Remember, your risk tolerance is personal. It’s important to make decisions that are right for you, not for a friend, family member or social media influencer–even if you trust their advice. If you’re working with a financial professional, clearly communicate your risk tolerance to them.
Even if you feel comfortable taking on a significant amount of risk, you should still be thoughtful about your investment decisions and how they fit with your financial profile. Being willing and able to take on a certain amount of risk are two different things. Make sure the risk you’re willing to take is consistent with the level of risk you’re actually able to take.
Never invest in an investment product you don’t fully understand, including what risks are involved. And be aware that guaranteed investment returns, high pressure sales tactics and promises of low risk can be hallmarks of investment fraud.
Though it doesn’t ensure a profit or guarantee against loss, diversifying your portfolio is a smart strategy to manage your risk exposure no matter what your risk tolerance is. To diversify your portfolio, you’ll want to select investment products from different asset classes (e.g., stocks and bonds) as well as different types of investments within those asset classes (e.g., stocks of companies from different sizes or industries or broad-based index funds).

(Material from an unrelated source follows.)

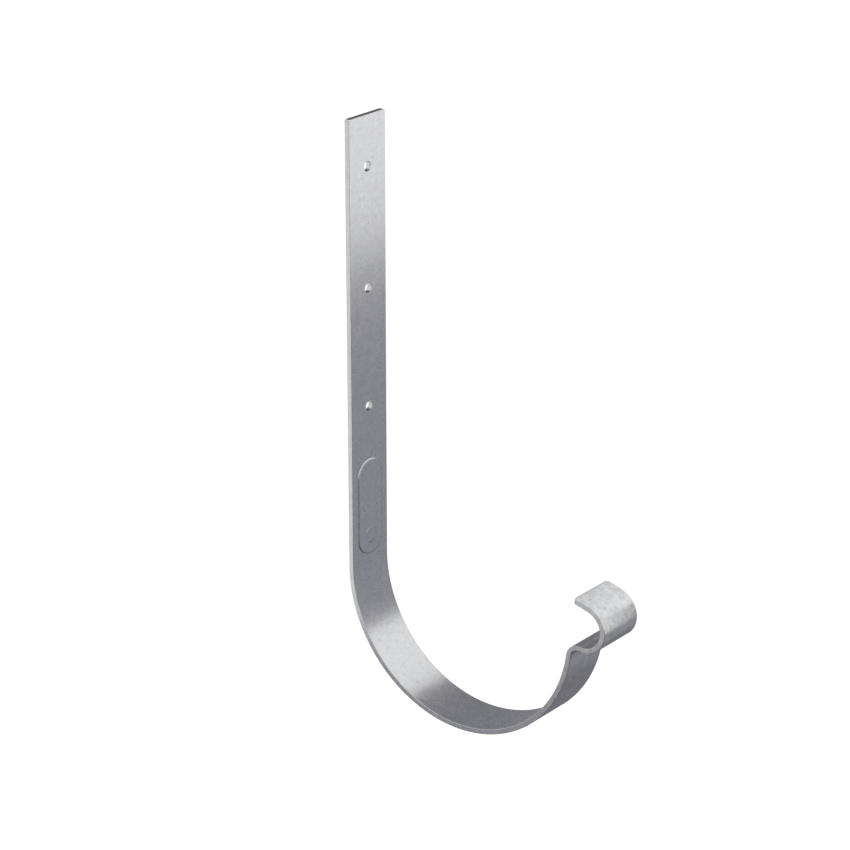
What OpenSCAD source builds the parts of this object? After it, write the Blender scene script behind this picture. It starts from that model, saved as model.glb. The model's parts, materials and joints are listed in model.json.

Then you’ll want to make sure that your portfolio evolves along with your circumstances. Check in with your assets–and yourself–periodically to confirm whether the two are still aligned. You’ll likely want to rebalance your portfolio and adjust your strategy over time.
While there’s no such thing as a risk-free investment, paying attention to your risk tolerance can help you make investment decisions based on the risk level that’s right for you.